Singing sand is found at about 35 sites around the world, including the Eureka Dunes in California, Sand Mountain in Nevada, and the Booming Dunes in the Namib Desert of Africa.

No one’s quite sure how it works. Scientists think it’s a reverberating resonance produced by the sliding of similarly sized grains of sand.

Stumper

Plutarch wrote that Homer died of exasperation because he couldn’t solve a fisherman’s riddle:

“What we have caught we threw away; what we could not catch we kept.”

The answer is “fleas.”

Fair Enough

[Felix Malleolus] relates at large the proceedings instituted against some mosquitoes in the thirteenth century in the Electorate of Mayence, when the judge before whom they were cited granted them, on account of the minuteness of their bodies and their extreme youth, a curator and counsel, who pleaded their cause and obtained for them a piece of land to which they were banished.

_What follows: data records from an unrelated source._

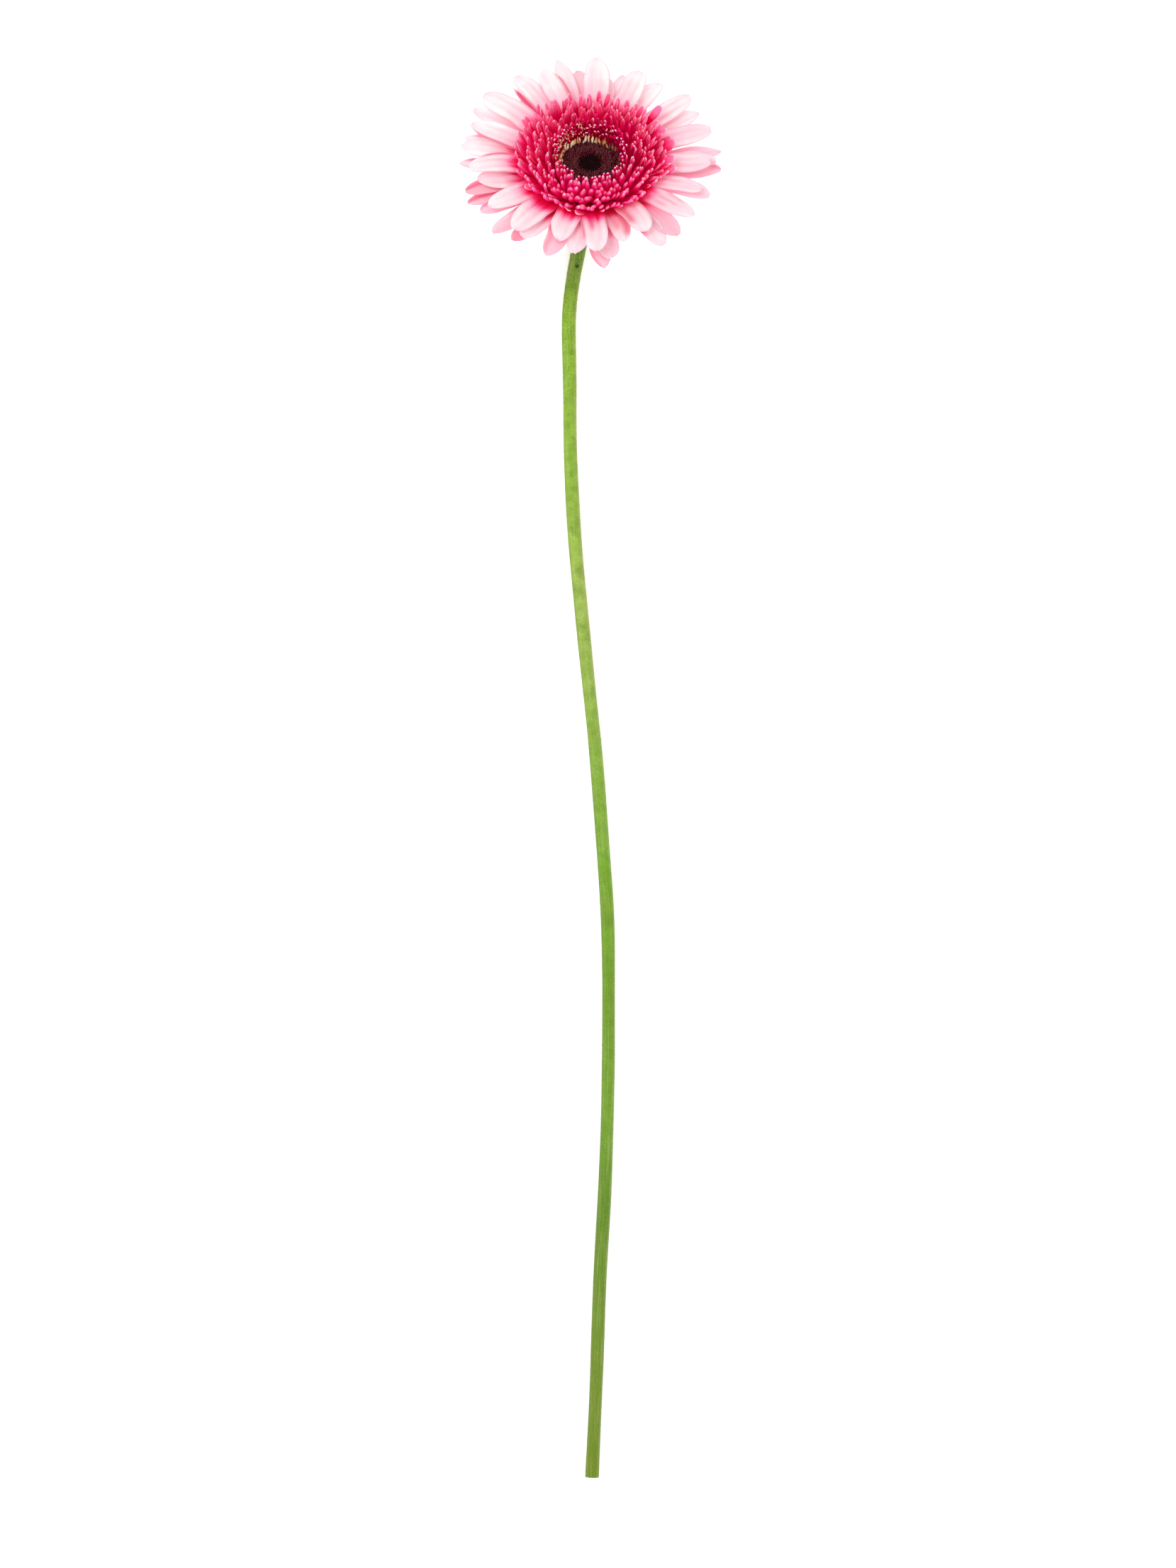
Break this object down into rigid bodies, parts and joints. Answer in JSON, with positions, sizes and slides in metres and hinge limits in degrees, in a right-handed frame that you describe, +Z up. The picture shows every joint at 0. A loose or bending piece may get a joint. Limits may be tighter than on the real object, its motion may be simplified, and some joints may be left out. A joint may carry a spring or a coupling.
{
  "type": "cut gerbera",
  "caption": "Cut gerbera lying on a surface: pale pink ray petals, a crimson collar of short petals, a dark eye and a long leafless stem.",
  "frame": {"origin": "on the surface that the flower lies on, under the middle of its box", "axes": "+Y along the stem towards the head, +Z up, +X to the right as seen with the head at the top"},
  "size_m": [0.1096, 0.6008, 0.0605],
  "materials": {
    "stem": "matte",
    "bract": "matte",
    "petal": "satin",
    "inner_petal": "satin",
    "disc_floret": "matte",
    "disc_bud": "matte"
  },
  "bodies": {
    "root": {"stem": "stem", "bracts_outer": "bract", "bracts_middle": "bract", "bracts_inner": "bract", "inner_petals_row_1": "inner_petal", "inner_petals_row_2": "inner_petal", "inner_petals_row_3": "inner_petal", "inner_petals_row_4": "inner_petal", "inner_petals_row_5": "inner_petal", "disc_florets_open": "disc_floret", "disc_florets_budding": "disc_floret", "disc_centre_buds": "disc_bud", "petal_01": "petal", "petal_02": "petal", "petal_03": "petal", "petal_04": "petal", "petal_05": "petal", "petal_06": "petal", "petal_07": "petal", "petal_08": "petal", "petal_09": "petal", "petal_10": "petal", "petal_11": "petal", "petal_12": "petal", "petal_13": "petal", "petal_14": "petal", "petal_15": "petal", "petal_16": "petal", "petal_17": "petal", "petal_18": "petal", "petal_19": "petal", "petal_20": "petal", "petal_21": "petal", "petal_22": "petal", "petal_23": "petal", "petal_24": "petal", "petal_25": "petal", "petal_26": "petal", "petal_27": "petal", "petal_28": "petal", "petal_29": "petal", "petal_30": "petal", "petal_31": "petal", "petal_32": "petal", "petal_33": "petal", "petal_34": "petal", "petal_35": "petal", "petal_36": "petal", "petal_37": "petal", "petal_38": "petal", "petal_39": "petal", "petal_40": "petal", "petal_41": "petal", "petal_42": "petal", "petal_43": "petal", "petal_44": "petal", "petal_45": "petal", "petal_46": "petal", "petal_47": "petal"}
  },
  "joints": []
}
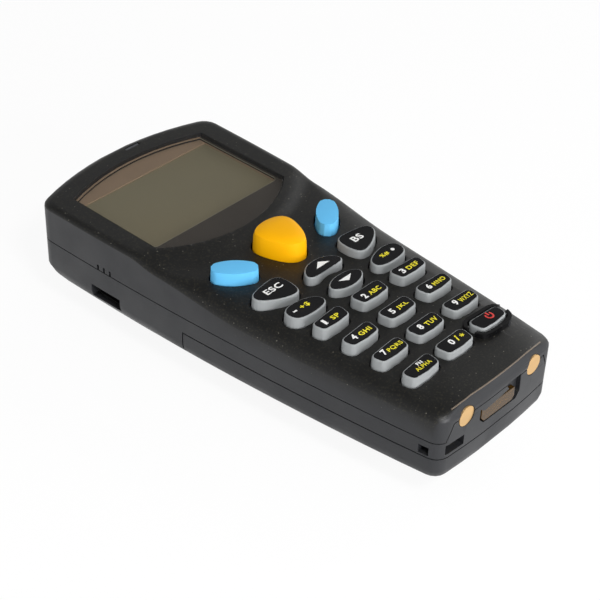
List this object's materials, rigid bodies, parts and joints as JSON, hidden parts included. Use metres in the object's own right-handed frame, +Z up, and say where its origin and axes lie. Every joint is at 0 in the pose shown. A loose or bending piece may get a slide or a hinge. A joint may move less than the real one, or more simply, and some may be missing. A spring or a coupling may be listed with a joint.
{
  "type": "portable barcode data terminal",
  "caption": "Pocket barcode data terminal with a display, a rubber keypad, an orange scan key, a scan window under its nose and a slide-off battery cover.",
  "frame": {"origin": "under the middle of the case, level with the flat under its scan hump", "axes": "+Y to the display and scan end, +X to the user's right, +Z up out of the keypad"},
  "size_m": [0.056, 0.122, 0.0331],
  "materials": {
    "case_black": "fine-textured moulded plastic, satin",
    "case_dark": "spark-textured moulded plastic, matte",
    "black_plastic": "moulded plastic",
    "white_plastic": "translucent moulded plastic",
    "lens": "clear acrylic, polished",
    "red_lens": "red acrylic, polished",
    "ir_lens": "smoked plastic, polished",
    "lcd": "liquid crystal glass with a satin polariser",
    "bezel": "pressed sheet frame, brown",
    "key_rubber": "silicone rubber",
    "key_blue": "silicone rubber, blue",
    "key_orange": "silicone rubber, orange",
    "black_rubber": "conductive rubber strip",
    "steel": "plated spring steel",
    "gold": "gold-plated brass",
    "board": "glass-filled circuit board",
    "cell": "steel can in a printed sleeve"
  },
  "bodies": {
    "case": {"front_housing": "case_black", "rear_housing": "case_dark", "display_lens": "lens", "lens_tape": "black_plastic", "lcd_glass": "lcd", "lcd_bezel": "bezel", "backlight": "white_plastic", "lcd_connector": "black_rubber", "keypad_web": "key_rubber", "key_domes": "steel", "main_board": "board", "board_chips": "black_plastic", "backup_cell": "steel", "buzzer": "black_plastic", "status_light": "white_plastic", "scan_engine": "black_plastic", "scan_lens": "lens", "scan_leds": "red_lens", "scan_window": "red_lens", "ir_window": "ir_lens", "ir_transceiver": "black_plastic", "charge_contacts": "gold", "battery_springs": "steel", "battery_plates": "steel", "cell_left": "cell", "cell_right": "cell", "cable_socket": "black_plastic", "housing_screws": "steel"},
    "key_scan": {"key_scan": "key_orange"},
    "key_left": {"key_left": "key_blue"},
    "key_right": {"key_right": "key_blue"},
    "key_esc": {"key_esc": "key_rubber"},
    "key_back": {"key_back": "key_rubber"},
    "key_up": {"key_up": "key_rubber"},
    "key_down": {"key_down": "key_rubber"},
    "key_minus": {"key_minus": "key_rubber"},
    "key_point": {"key_point": "key_rubber"},
    "key_1": {"key_1": "key_rubber"},
    "key_2": {"key_2": "key_rubber"},
    "key_3": {"key_3": "key_rubber"},
    "key_4": {"key_4": "key_rubber"},
    "key_5": {"key_5": "key_rubber"},
    "key_6": {"key_6": "key_rubber"},
    "key_7": {"key_7": "key_rubber"},
    "key_8": {"key_8": "key_rubber"},
    "key_9": {"key_9": "key_rubber"},
    "key_shift": {"key_shift": "key_rubber"},
    "key_0": {"key_0": "key_rubber"},
    "key_power": {"key_power": "key_rubber"},
    "cover": {"battery_cover": "case_dark"}
  },
  "joints": [
    {"name": "press_scan", "type": "slide", "parent": "case", "child": "key_scan", "axis": [0, 0, -1], "range_m": [0, 0.0008], "stiffness_N_per_m": 800, "springref_m": -0.0005},
    {"name": "press_left", "type": "slide", "parent": "case", "child": "key_left", "axis": [0, 0, -1], "range_m": [0, 0.0008], "stiffness_N_per_m": 800, "springref_m": -0.0005},
    {"name": "press_right", "type": "slide", "parent": "case", "child": "key_right", "axis": [0, 0, -1], "range_m": [0, 0.0008], "stiffness_N_per_m": 800, "springref_m": -0.0005},
    {"name": "press_esc", "type": "slide", "parent": "case", "child": "key_esc", "axis": [0, 0, -1], "range_m": [0, 0.0008], "stiffness_N_per_m": 800, "springref_m": -0.0005},
    {"name": "press_back", "type": "slide", "parent": "case", "child": "key_back", "axis": [0, 0, -1], "range_m": [0, 0.0008], "stiffness_N_per_m": 800, "springref_m": -0.0005},
    {"name": "press_up", "type": "slide", "parent": "case", "child": "key_up", "axis": [0, 0, -1], "range_m": [0, 0.0008], "stiffness_N_per_m": 800, "springref_m": -0.0005},
    {"name": "press_down", "type": "slide", "parent": "case", "child": "key_down", "axis": [0, 0, -1], "range_m": [0, 0.0008], "stiffness_N_per_m": 800, "springref_m": -0.0005},
    {"name": "press_minus", "type": "slide", "parent": "case", "child": "key_minus", "axis": [0, 0, -1], "range_m": [0, 0.0008], "stiffness_N_per_m": 800, "springref_m": -0.0005},
    {"name": "press_point", "type": "slide", "parent": "case", "child": "key_point", "axis": [0, 0, -1], "range_m": [0, 0.0008], "stiffness_N_per_m": 800, "springref_m": -0.0005},
    {"name": "press_1", "type": "slide", "parent": "case", "child": "key_1", "axis": [0, 0, -1], "range_m": [0, 0.0008], "stiffness_N_per_m": 800, "springref_m": -0.0005},
    {"name": "press_2", "type": "slide", "parent": "case", "child": "key_2", "axis": [0, 0, -1], "range_m": [0, 0.0008], "stiffness_N_per_m": 800, "springref_m": -0.0005},
    {"name": "press_3", "type": "slide", "parent": "case", "child": "key_3", "axis": [0, 0, -1], "range_m": [0, 0.0008], "stiffness_N_per_m": 800, "springref_m": -0.0005},
    {"name": "press_4", "type": "slide", "parent": "case", "child": "key_4", "axis": [0, 0, -1], "range_m": [0, 0.0008], "stiffness_N_per_m": 800, "springref_m": -0.0005},
    {"name": "press_5", "type": "slide", "parent": "case", "child": "key_5", "axis": [0, 0, -1], "range_m": [0, 0.0008], "stiffness_N_per_m": 800, "springref_m": -0.0005},
    {"name": "press_6", "type": "slide", "parent": "case", "child": "key_6", "axis": [0, 0, -1], "range_m": [0, 0.0008], "stiffness_N_per_m": 800, "springref_m": -0.0005},
    {"name": "press_7", "type": "slide", "parent": "case", "child": "key_7", "axis": [0, 0, -1], "range_m": [0, 0.0008], "stiffness_N_per_m": 800, "springref_m": -0.0005},
    {"name": "press_8", "type": "slide", "parent": "case", "child": "key_8", "axis": [0, 0, -1], "range_m": [0, 0.0008], "stiffness_N_per_m": 800, "springref_m": -0.0005},
    {"name": "press_9", "type": "slide", "parent": "case", "child": "key_9", "axis": [0, 0, -1], "range_m": [0, 0.0008], "stiffness_N_per_m": 800, "springref_m": -0.0005},
    {"name": "press_shift", "type": "slide", "parent": "case", "child": "key_shift", "axis": [0, 0, -1], "range_m": [0, 0.0008], "stiffness_N_per_m": 800, "springref_m": -0.0005},
    {"name": "press_0", "type": "slide", "parent": "case", "child": "key_0", "axis": [0, 0, -1], "range_m": [0, 0.0008], "stiffness_N_per_m": 800, "springref_m": -0.0005},
    {"name": "press_power", "type": "slide", "parent": "case", "child": "key_power", "axis": [0, 0, -1], "range_m": [0, 0.0008], "stiffness_N_per_m": 800, "springref_m": -0.0005},
    {"name": "cover_slide", "type": "slide", "parent": "case", "child": "cover", "axis": [0, -1, 0], "range_m": [0, 0.075]}
  ]
}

— Sabine Baring-Gould, Curiosities of Olden Times, 1896

Lipogram

What’s unusual about this nursery rhyme?

Old Mother Hubbard
Went to the cupboard
To get her poor dog a bone,
But when she got there
The cupboard was bare
And so her poor dog had none.

It’s 30 words long but does not contain the letter I.

See also Nevermore.

Poetic License

http://www.sxc.hu/photo/808969

Sam Loyd tells the story of a feud between two Cincinnati newspapers. One of them, the Star in the West, published the following poem by an anonymous contributor, praising its originality and beauty:

Spring

The genial spring once more with chaplets crowned
Has showered her choicest blessings all around.
Each silent valley and each verdant lawn
Enriched with flowers, looks smiling as the dawn
Demure and modest hued the violet grows;
In yonder garden blooms the blushing rose;
To these the lilac adds her fragrant dower
Of perfume cherished by the sun and shower.
Reviving Flora walks the world a queen
Of kingdoms peerless as a fairy scene.
Far o’er the hills, in many a graceful line,
The rainbow blossoms of the orchard shine.
How softly mingled all their tints unite,
Embalm the air and bless the grateful sight!
Sweet voices now are heard on every tree,
The breeze, the bird, the murmur of the bee.
And down the cliff, where rocks oppose in vain,
Runs the clear stream in music of the plain.
In noisy groups, far from their southern home,
Now round the lofty spire the swallows roam;
The fearless robin builds with glossy leaves
Her fragile nest beneath the farmer’s eaves;
Embowered in woods the partridge makes her bed
With silken moss o’er tender osiers spread;
Each happy bird expands his dappled wings,
Soars with his gentle mate and sweetly sings.
The sounds of early husbandry arise
In pleasing murmurs to the pale blue skies;
Shrill floats the ploughman’s whistle while he speeds
Along the yielding earth his patient steeds.
Joyous the life which tills the pregnant soil,
And sweet the profits of the farmer’s toil.
Content, as smiling as an angel face
Keeps peaceful vigil round his dwelling place,
And gentle Hope and Love, forever bright,
Smiling like seraphs in their bowers of light,
Salute his mornings and embalm each night.

His rival sweetly suggested he read the first letter of each line.